Writers look up more mundane information as well.  I once spent a great deal of time calculating the weight and volume of different water quantities–a subject that would only cross the minds of folks hiking long distances.  But if writing about traveling between wells in an expansive desert, that information is critical.  The reader might not know how much a day’s worth of water weighs, but will certainly roll his eyes if a character trudges across the sand for five days with only a little canteen.
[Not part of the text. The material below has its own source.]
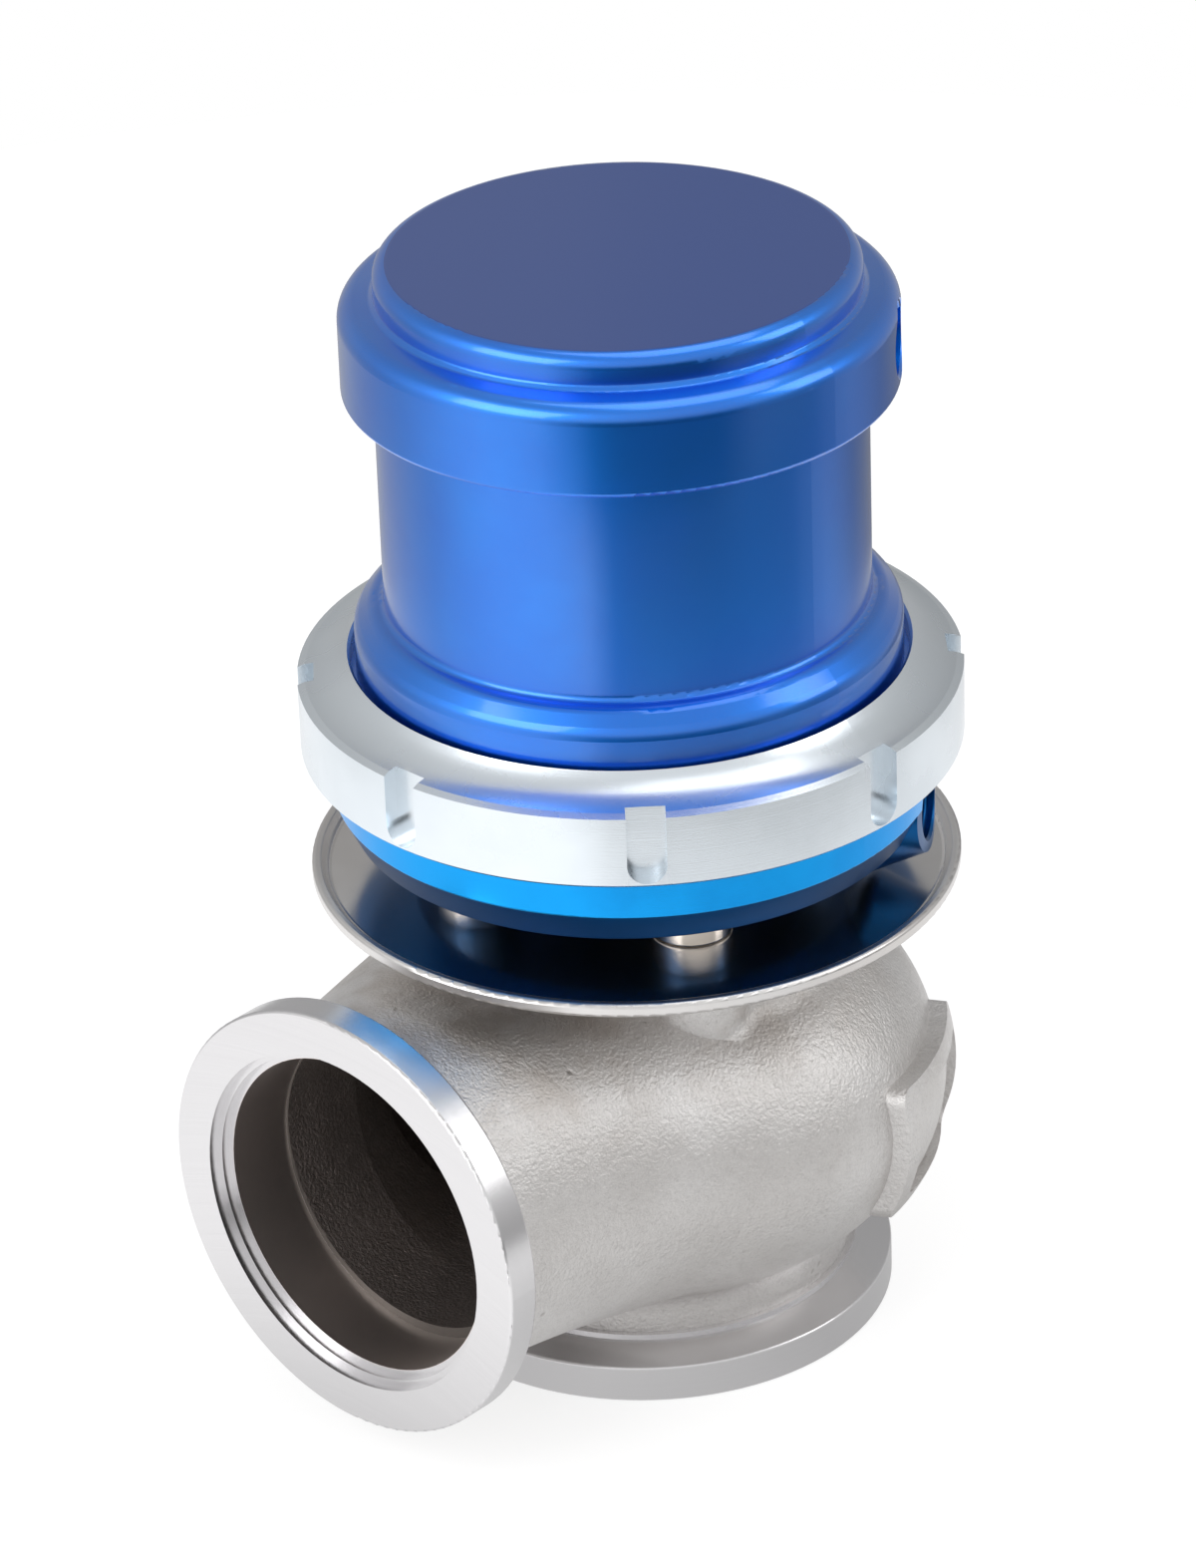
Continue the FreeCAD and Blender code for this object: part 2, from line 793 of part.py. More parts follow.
def diaphragm():
    """Moulded rubber diaphragm: clamped bead, one rolling wall and a flat middle."""
    half = diaphragm_t / 2
    wall_low_r = (piston_r + base_bowl_r) / 2 + half / 2
    wall_high_r = (base_bowl_top_r + piston_r) / 2 + 2 * half
    return turned(
        (stem_thread_r, diaphragm_z),
        (wall_low_r + half, diaphragm_z, diaphragm_roll_outer_r),
        (wall_high_r + half, diaphragm_bead_z - half, diaphragm_roll_inner_r),
        (diaphragm_bead_inner_r, diaphragm_bead_z - half),
        (diaphragm_bead_inner_r, base_rim_z),
        (diaphragm_r, base_rim_z, diaphragm_bead_round),
        (diaphragm_r, cap_foot_z, diaphragm_bead_round),
        (diaphragm_bead_inner_r, cap_foot_z),
        (diaphragm_bead_inner_r, diaphragm_bead_z + half),
        (wall_high_r - half, diaphragm_bead_z + half, diaphragm_roll_outer_r),
        (wall_low_r - half, piston_z, diaphragm_roll_inner_r),
        (stem_thread_r, piston_z),
    )


def lower_piston():
    """Plate under the diaphragm, sitting on the stem's shoulder."""
    o_ring_z = diaphragm_z - stem_ring_h
    return turned(
        (stem_thread_r, lower_piston_z),
        (piston_r, lower_piston_z, piston_edge_round),
        (piston_r, diaphragm_z, piston_edge_round),
        (stem_thread_r + stem_ring_w, diaphragm_z),
        (stem_thread_r + stem_ring_w, o_ring_z),
        (stem_thread_r, o_ring_z),
    )


def stem_o_ring():
    """Small seal in the lower piston, round the stem's threaded end."""
    o_ring_z = diaphragm_z - stem_ring_h
    return turned(
        (stem_thread_r, o_ring_z, seal_round),
        (stem_thread_r + stem_ring_w, o_ring_z, seal_round),
        (stem_thread_r + stem_ring_w, diaphragm_z, seal_round),
        (stem_thread_r, diaphragm_z, seal_round),
    )


def upper_piston():
    """Cup above the diaphragm that seats both springs."""
    skirt_r = piston_r - piston_skirt_t
    ring_top_z = spring_seat_z + spring_ring_h
    return turned(
        (stem_thread_r, piston_z),
        (piston_r, piston_z, piston_edge_round),
        (piston_r, piston_skirt_top_z, piston_edge_round),
        (skirt_r, piston_skirt_top_z, piston_edge_round),
        (skirt_r, spring_seat_z, piston_edge_round),
        (spring_ring_outer_r, spring_seat_z),
        (spring_ring_outer_r, ring_top_z, spring_ring_round),
        (spring_ring_inner_r, ring_top_z, spring_ring_round),
        (spring_ring_inner_r, spring_seat_z),
        (piston_boss_r, spring_seat_z),
        (piston_boss_r, washer_z, piston_edge_round),
        (stem_thread_r, washer_z),
    )


def piston_washer():
    """Washer under the piston nut."""
    return turned(
        (stem_thread_r, washer_z),
        (washer_r, washer_z),
        (washer_r, nut_z),
        (stem_thread_r, nut_z),
    )


def piston_nut():
    """Lock nut that holds the pistons and the diaphragm on the stem."""
    top_z = nut_z + nut_h
    nut = hexagon(nut_flats, nut_z, top_z)
    chamfer = turned(
        (0, nut_z),
        (nut_corner_r, nut_z),
        (nut_corner_r, top_z - (nut_corner_r - nut_flats / 2)),
        (nut_flats / 2, top_z),
        (0, top_z),
    )
    return nut.common(chamfer).cut(rod(stem_thread_r, nut_z - overcut, top_z + overcut))


def spring(mean_r, wire, turns):
    """Compression spring between the piston and the cap, with both ends ground flat."""
    length = cap_ceiling_z - spring_seat_z
    ground = wire / 4
    height = length - 2 * ground
    path = Part.makeHelix(height / turns, height, mean_r)
    section = Part.Wire(Part.makeCircle(wire / 2, FreeCAD.Vector(mean_r, 0, 0), FreeCAD.Vector(0, 1, 0)))
    coil = Part.Wire(path.Edges).makePipeShell([section], True, True)
    coil.translate(FreeCAD.Vector(0, 0, spring_seat_z + ground))
    return coil.common(rod(mean_r + wire, spring_seat_z, cap_ceiling_z))


def outer_spring():
    """The larger spring."""
    return spring(outer_spring_r, outer_wire, outer_turns)


def inner_spring():
    """The smaller spring, inside the larger one."""
    return spring(inner_spring_r, inner_wire, inner_turns)


def slot_tool():
    """Spanner slot cut in the collar's side, open at the top with a round lower end."""
    half = slot_width / 2
    back_r = collar_r - slot_depth
    low_centre = FreeCAD.Vector(back_r, 0, slot_low_z + half)
    low = Part.makeCylinder(half, 2 * slot_depth, low_centre, FreeCAD.Vector(1, 0, 0))
    height = collar_top_z - low_centre.z
    upright = Part.makeBox(2 * slot_depth, slot_width, height, low_centre - FreeCAD.Vector(0, half, 0))
    return low.fuse(upright)


def collar():
    """Locking collar: threaded bore, inward lip over the cap's foot, coved top and spanner slots."""
    middle_r = (collar_lip_r + collar_cove_r) / 2
    middle_z = (collar_top_z + collar_cove_z) / 2 - collar_cove_sag
    inner_top = FreeCAD.Vector(collar_lip_r + edge_break, 0, collar_top_z)
    outer_top = FreeCAD.Vector(collar_cove_r, 0, collar_cove_z)
    corners = [
        outer_top,
        FreeCAD.Vector(collar_r, 0, collar_side_z),
        FreeCAD.Vector(collar_r, 0, collar_low_z + edge_break),
        FreeCAD.Vector(collar_r - edge_break, 0, collar_low_z),
        FreeCAD.Vector(collar_bore_r, 0, collar_low_z),
        FreeCAD.Vector(collar_bore_r, 0, collar_lip_z),
        FreeCAD.Vector(collar_lip_r, 0, collar_lip_z),
        FreeCAD.Vector(collar_lip_r, 0, collar_top_z - edge_break),
        inner_top,
    ]
    edges = [Part.Arc(inner_top, FreeCAD.Vector(middle_r, 0, middle_z), outer_top).toShape()]
    for first, last in zip(corners, corners[1:]):
        edges.append(Part.LineSegment(first, last).toShape())
    ring = Part.Face(Part.Wire(edges)).revolve(ORIGIN, UP, 360)
    for i in range(slot_count):
        tool = slot_tool()
        tool.rotate(ORIGIN, UP, slot_start_deg + 360.0 / slot_count * i)
        ring = ring.cut(tool)
    return ring


def cap_outside():
    """The cap's turned outer form, from its clamped foot to its flat top."""
    return turned(
        (0, cap_foot_z),
        (cap_foot_r, cap_foot_z, edge_break),
        (cap_foot_r, collar_lip_z - face_gap, edge_break),
        (cap_flange_r, collar_lip_z - face_gap),
        (cap_flange_r, cap_flange_top_z, cap_flange_round),
        (cap_flange_r - cap_flange_round, cap_flange_back_z, cap_flange_round),
        (cap_barrel_r, cap_barrel_low_z, cap_barrel_low_round),
        (cap_barrel_r, cap_barrel_high_z, cap_barrel_high_round),
        (cap_head_r, cap_barrel_high_z, cap_head_break),
        (cap_head_r, cap_head_top_z, cap_head_round),
        (cap_barrel_r, cap_shoulder_z, cap_shoulder_round),
        (cap_dome_r, cap_dome_low_z, cap_dome_low_round),
        (cap_dome_r, cap_top_z, cap_dome_round),
        (0, cap_top_z),
    )


def cap_inside():
    """The cap's spring chamber."""
    ring_low_z = cap_ceiling_z - spring_ring_h
    return turned(
        (0, cap_foot_z - overcut),
        (cap_skirt_bore_r, cap_foot_z - overcut),
        (cap_skirt_bore_r, cap_skirt_bore_z),
        (cap_bore_r, cap_bore_low_z, cap_bore_low_round),
        (cap_bore_r, cap_ceiling_z, cap_ceiling_round),
        (spring_ring_outer_r, cap_ceiling_z),
        (spring_ring_outer_r, ring_low_z, spring_ring_round),
        (spring_ring_inner_r, ring_low_z, spring_ring_round),
        (spring_ring_inner_r, cap_ceiling_z),
        (0, cap_ceiling_z),
    )


def actuator_cap():
    """Upper actuator body, turned from one billet, with the upper boost port in its head."""
    shell = cap_outside().cut(cap_inside())
    return shell.cut(port_cut(cap_port_deg, cap_port_z, cap_head_r, cap_port_depth, cap_bore_r))


NODES = {
    "valve_housing": valve_housing,
    "valve_seat": valve_seat,
    "valve": valve,
    "valve_guide": valve_guide,
    "heat_shield": heat_shield,
    "standoff_spacers": standoff_spacers,
    "housing_screws": housing_screws,
    "actuator_base": actuator_base,
    "stem_bush": stem_bush,
    "stem_seal": stem_seal,
    "seal_washer": seal_washer,
    "retaining_ring": retaining_ring,
    "diaphragm": diaphragm,
    "lower_piston": lower_piston,
    "stem_o_ring": stem_o_ring,
    "upper_piston": upper_piston,
    "piston_washer": piston_washer,
    "piston_nut": piston_nut,
    "outer_spring": outer_spring,
    "inner_spring": inner_spring,
    "collar": collar,
    "actuator_cap": actuator_cap,
}

os.makedirs("parts", exist_ok=True)
for name, make in NODES.items():
    shape = make()
    shape.exportStep("parts/" + name + ".step")
    print(name, len(shape.Solids), "solids, volume", round(shape.Volume, 1), "valid", shape.isValid())
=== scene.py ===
import json
import math

import bmesh
import bpy
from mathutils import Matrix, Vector


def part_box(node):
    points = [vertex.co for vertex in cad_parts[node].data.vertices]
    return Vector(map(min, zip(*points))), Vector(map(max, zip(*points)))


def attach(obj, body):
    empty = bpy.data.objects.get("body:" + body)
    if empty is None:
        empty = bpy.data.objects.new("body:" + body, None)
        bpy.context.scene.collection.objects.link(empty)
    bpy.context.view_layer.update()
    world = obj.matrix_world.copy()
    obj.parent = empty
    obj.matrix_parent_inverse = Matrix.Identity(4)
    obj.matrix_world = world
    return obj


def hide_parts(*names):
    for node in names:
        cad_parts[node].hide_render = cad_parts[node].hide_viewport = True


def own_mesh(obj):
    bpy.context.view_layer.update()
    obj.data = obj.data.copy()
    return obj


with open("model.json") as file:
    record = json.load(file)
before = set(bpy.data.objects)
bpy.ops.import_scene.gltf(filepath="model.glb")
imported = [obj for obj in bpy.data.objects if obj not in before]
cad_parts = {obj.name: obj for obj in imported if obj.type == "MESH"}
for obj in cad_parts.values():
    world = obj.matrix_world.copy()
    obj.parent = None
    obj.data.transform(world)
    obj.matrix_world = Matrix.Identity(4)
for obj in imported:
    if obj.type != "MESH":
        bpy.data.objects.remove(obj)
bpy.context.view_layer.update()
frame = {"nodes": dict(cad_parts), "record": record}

# A turbo wastegate dressed for the camera. Everything is in metres.
MM = 0.001

# Places read from the frame
TABLE_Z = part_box("valve_housing")[0].z
SHIELD_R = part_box("heat_shield")[1].x
BASE_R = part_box("actuator_base")[1].x
BASE_TOP_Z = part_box("actuator_base")[1].z
CAP_TOP_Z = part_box("actuator_cap")[1].z
MOUNTS = {mount["name"]: mount for mount in frame["record"]["mounts"]}
OUTLET_AXIS_Z = MOUNTS["outlet_face"]["pos_m"][2]
OUTLET_FACE_Y = MOUNTS["outlet_face"]["pos_m"][1]
OUTLET_BORE_R = MOUNTS["outlet_bore"]["dims"]["r_mm"] * MM

# Machined stretches of the casting, and where its inner walls lie
INLET_MACHINED_Z = 6.7 * MM
OUTLET_MACHINED_Y = OUTLET_FACE_Y + 5.6 * MM
OUTLET_BORE_SEEN_END_Y = -41.8 * MM
OUTLET_BORE_END_Y = -31.0 * MM
OUTLET_BORE_MASK_R = OUTLET_BORE_R + 0.05 * MM
DECK_MACHINED_Z = 57.5 * MM
BODY_MID = (0.0, 0.0, 29.6 * MM)
INNER_WALL_R = 34.5 * MM
PASSAGE_FROM_Y = -12.0 * MM

# Heights between which the casting gets patchy, brownish painted shade under the heat shield
UNDER_SHIELD_SHADE_Z = (38.0 * MM, 52.0 * MM)

# Edges of a finish on the shield and the cap, and of the painted shade on the base's underside
SHIELD_LIP_W = 2.0 * MM
BASE_SHADE_TOP_Z = 70.0 * MM
CAP_TOP_SKIN = 0.02 * MM

# The casting's skin, and the painted shade on its inner walls, with lighter specks
CAST_DEPTH = 0.20 * MM
INNER_SHADE_LIGHT = (0.34, 0.30, 0.285)
INNER_SHADE_DARK = (0.25, 0.22, 0.205)
INNER_SHADE_SPECK = (0.42, 0.38, 0.36)

# Springs: node, wire radius and turns
SPRINGS = (("outer_spring", 1.8 * MM, 6.5), ("inner_spring", 1.4 * MM, 8.0))
SPRING_POINTS = 48
SPRING_SIDES = 16

# Diaphragm
DIAPHRAGM_HOLE_R = 3.2 * MM
DIAPHRAGM_T = 1.2 * MM
DIAPHRAGM_BEAD_W = 3.1 * MM
DIAPHRAGM_WALL_LOW_R = 27.0 * MM
DIAPHRAGM_WALL_HIGH_R = 29.1 * MM
DIAPHRAGM_INNER_ROUND = 1.0 * MM
DIAPHRAGM_OUTER_ROUND = 2.0 * MM
DIAPHRAGM_BEAD_ROUND = 0.4 * MM
DIAPHRAGM_SIDES = 144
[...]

Sometimes, though, research reveals details that run counter to “prevailing wisdom.”  Most people have heard two things about water and survival: you need a gallon of water per day, and will die in three days without water.  Aside from the fact the two contradict each other, the basic information is far too general to be of any use in specific situations.  Yet I predict someone, somewhere, will one day write me a letter saying my worldbuilding was wrong because one character took mere hours to die without water, and another survived on less than a gallon of water a day for a week.  I could either adjust the details to fit what “everyone knows,” expend words in the story explaining what the real details are, or accept the fact that someone, somewhere, won’t like the way I use water regardless of the realism.

I’ll take Door Number 3.

For more detail-chat, here L. Blankenship discusses her research behind heavy-gee corsets.  The coolness of researching corsets rates far and above the mass of water, does it not?  (Note to self: reconsider character costume choices.)  Check out her other worldbuilding posts for neat stuff.

Research matters.  Details aren’t little things.  They are instead the most important pieces of a story’s living, breathing world.  Handled well and properly, the reader need never “appreciate” the writer’s research.  She will instead love and embrace the story.